Output all of the entries exactly as written.

• Stored entries:
*****
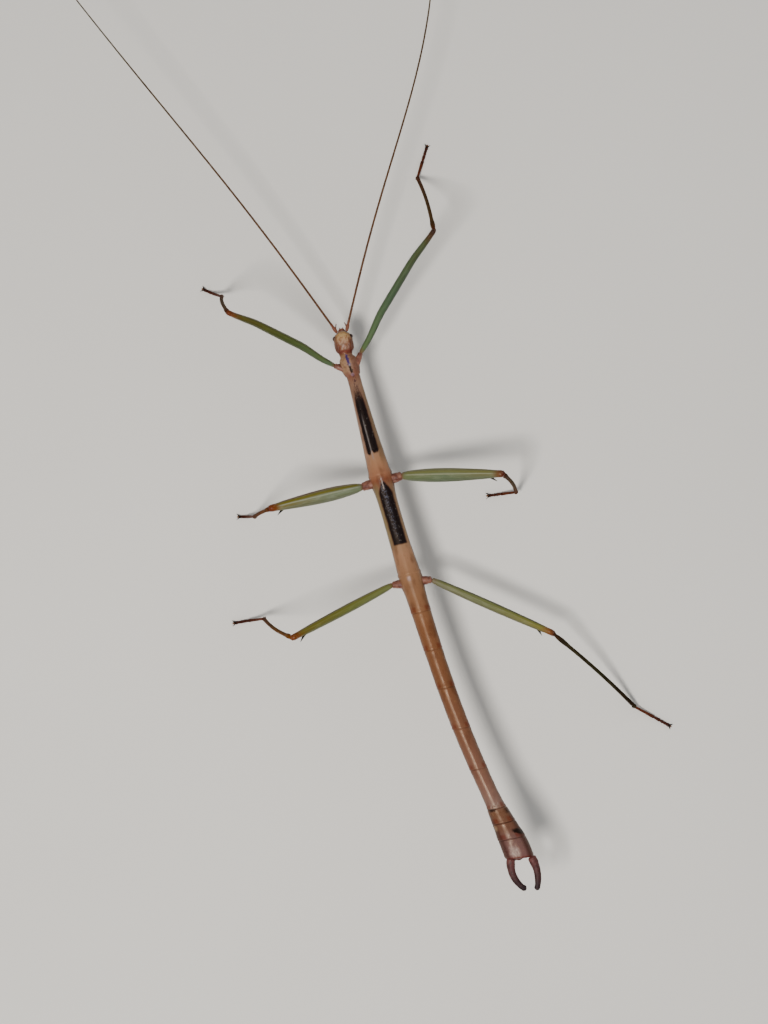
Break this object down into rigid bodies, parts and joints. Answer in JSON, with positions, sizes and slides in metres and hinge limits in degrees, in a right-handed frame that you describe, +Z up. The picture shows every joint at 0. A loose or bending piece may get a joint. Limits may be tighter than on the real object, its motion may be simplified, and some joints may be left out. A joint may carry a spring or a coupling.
{
  "type": "stick insect",
  "caption": "Life-size still model of a long slender wingless stick insect with thread feelers, tail claspers and long jointed legs, standing on its feet.",
  "frame": {"origin": "middle of the bounding box, feelers and legs included, at the floor under the feet", "axes": "+Z up from the floor; the body lies along Y with the head toward -Y and the claspers toward +Y; the animal's left side is +X"},
  "size_m": [0.0796, 0.188, 0.032],
  "materials": {
    "head": "glossy waxy cuticle",
    "thorax": "satin cuticle with dark stripes",
    "abdomen": "glossy cuticle",
    "tail": "satin cuticle",
    "eye": "glossy cornea",
    "feeler": "satin",
    "coxa": "satin",
    "femur_front": "satin",
    "femur_rear": "waxy satin",
    "tibia": "satin",
    "tarsus": "satin",
    "clasper": "satin, near black at the tip"
  },
  "bodies": {
    "root": {"abdomen_1": "abdomen", "abdomen_2": "abdomen", "abdomen_3": "abdomen", "abdomen_4": "abdomen", "abdomen_5": "abdomen", "abdomen_6": "abdomen", "abdomen_7": "tail", "abdomen_8": "tail", "abdomen_9_10": "tail", "clasper_left": "clasper", "clasper_right": "clasper", "eye_left": "eye", "eye_right": "eye", "feeler_base_left": "feeler", "feeler_base_right": "feeler", "feeler_left": "feeler", "feeler_right": "feeler", "genital_plate": "tail", "head": "head", "leg_front_left_coxa": "coxa", "leg_front_left_femur": "femur_front", "leg_front_left_tarsus": "tarsus", "leg_front_left_tibia": "tibia", "leg_front_right_coxa": "coxa", "leg_front_right_femur": "femur_front", "leg_front_right_tarsus": "tarsus", "leg_front_right_tibia": "tibia", "leg_hind_left_coxa": "coxa", "leg_hind_left_femur": "femur_rear", "leg_hind_left_tarsus": "tarsus", "leg_hind_left_tibia": "tibia", "leg_hind_right_coxa": "coxa", "leg_hind_right_femur": "femur_rear", "leg_hind_right_tarsus": "tarsus", "leg_hind_right_tibia": "tibia", "leg_mid_left_coxa": "coxa", "leg_mid_left_femur": "femur_rear", "leg_mid_left_tarsus": "tarsus", "leg_mid_left_tibia": "tibia", "leg_mid_right_coxa": "coxa", "leg_mid_right_femur": "femur_rear", "leg_mid_right_tarsus": "tarsus", "leg_mid_right_tibia": "tibia", "mesothorax": "thorax", "metathorax": "thorax", "prothorax": "thorax"}
  },
  "joints": []
}
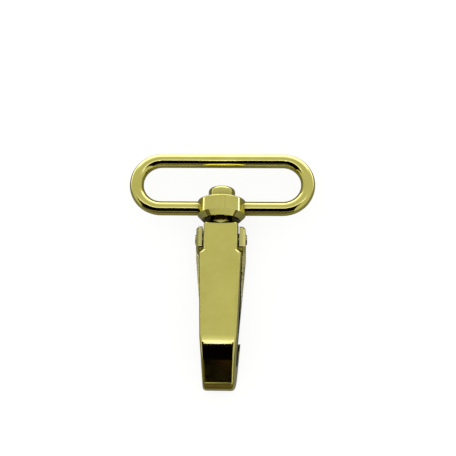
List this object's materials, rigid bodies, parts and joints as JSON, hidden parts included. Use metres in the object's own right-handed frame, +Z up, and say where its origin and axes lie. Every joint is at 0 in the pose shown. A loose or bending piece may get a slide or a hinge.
*****
• Response below:
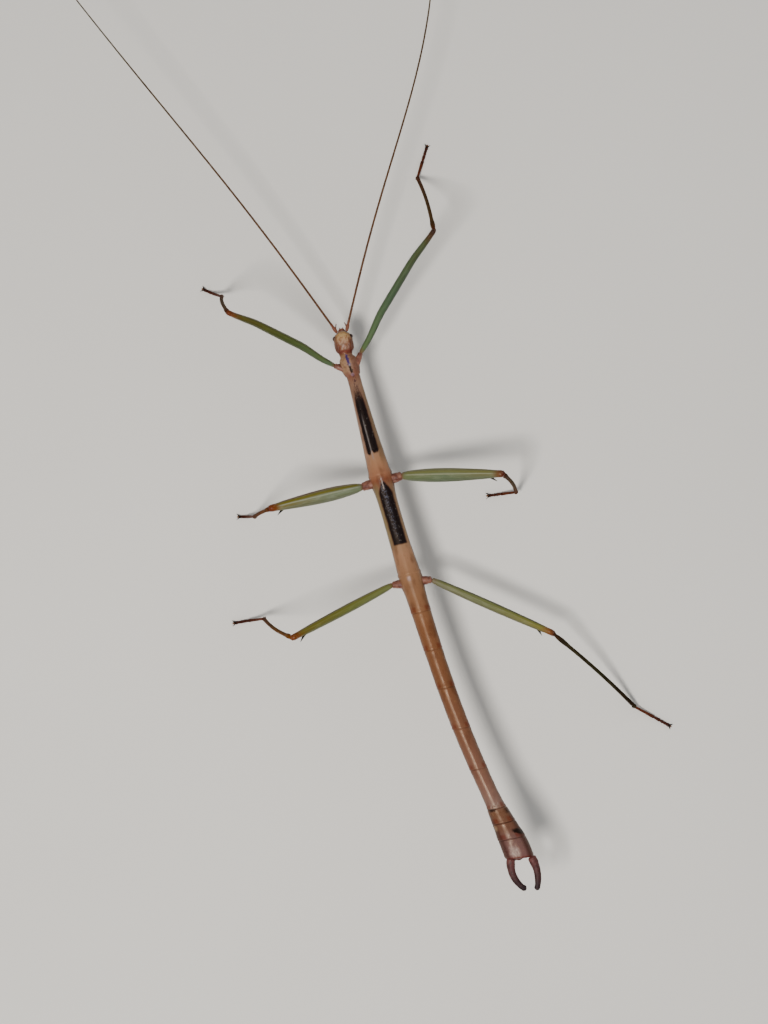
Break this object down into rigid bodies, parts and joints. Answer in JSON, with positions, sizes and slides in metres and hinge limits in degrees, in a right-handed frame that you describe, +Z up. The picture shows every joint at 0. A loose or bending piece may get a joint. Limits may be tighter than on the real object, its motion may be simplified, and some joints may be left out. A joint may carry a spring or a coupling.
{
  "type": "stick insect",
  "caption": "Life-size still model of a long slender wingless stick insect with thread feelers, tail claspers and long jointed legs, standing on its feet.",
  "frame": {"origin": "middle of the bounding box, feelers and legs included, at the floor under the feet", "axes": "+Z up from the floor; the body lies along Y with the head toward -Y and the claspers toward +Y; the animal's left side is +X"},
  "size_m": [0.0796, 0.188, 0.032],
  "materials": {
    "head": "glossy waxy cuticle",
    "thorax": "satin cuticle with dark stripes",
    "abdomen": "glossy cuticle",
    "tail": "satin cuticle",
    "eye": "glossy cornea",
    "feeler": "satin",
    "coxa": "satin",
    "femur_front": "satin",
    "femur_rear": "waxy satin",
    "tibia": "satin",
    "tarsus": "satin",
    "clasper": "satin, near black at the tip"
  },
  "bodies": {
    "root": {"abdomen_1": "abdomen", "abdomen_2": "abdomen", "abdomen_3": "abdomen", "abdomen_4": "abdomen", "abdomen_5": "abdomen", "abdomen_6": "abdomen", "abdomen_7": "tail", "abdomen_8": "tail", "abdomen_9_10": "tail", "clasper_left": "clasper", "clasper_right": "clasper", "eye_left": "eye", "eye_right": "eye", "feeler_base_left": "feeler", "feeler_base_right": "feeler", "feeler_left": "feeler", "feeler_right": "feeler", "genital_plate": "tail", "head": "head", "leg_front_left_coxa": "coxa", "leg_front_left_femur": "femur_front", "leg_front_left_tarsus": "tarsus", "leg_front_left_tibia": "tibia", "leg_front_right_coxa": "coxa", "leg_front_right_femur": "femur_front", "leg_front_right_tarsus": "tarsus", "leg_front_right_tibia": "tibia", "leg_hind_left_coxa": "coxa", "leg_hind_left_femur": "femur_rear", "leg_hind_left_tarsus": "tarsus", "leg_hind_left_tibia": "tibia", "leg_hind_right_coxa": "coxa", "leg_hind_right_femur": "femur_rear", "leg_hind_right_tarsus": "tarsus", "leg_hind_right_tibia": "tibia", "leg_mid_left_coxa": "coxa", "leg_mid_left_femur": "femur_rear", "leg_mid_left_tarsus": "tarsus", "leg_mid_left_tibia": "tibia", "leg_mid_right_coxa": "coxa", "leg_mid_right_femur": "femur_rear", "leg_mid_right_tarsus": "tarsus", "leg_mid_right_tibia": "tibia", "mesothorax": "thorax", "metathorax": "thorax", "prothorax": "thorax"}
  },
  "joints": []
}
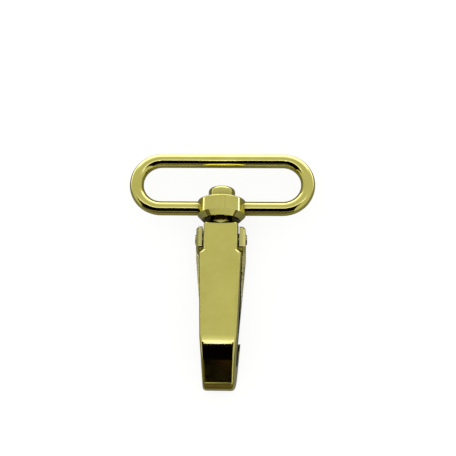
List this object's materials, rigid bodies, parts and joints as JSON, hidden parts included. Use metres in the object's own right-handed frame, +Z up, and say where its origin and axes lie. Every joint is at 0 in the pose shown. A loose or bending piece may get a slide or a hinge.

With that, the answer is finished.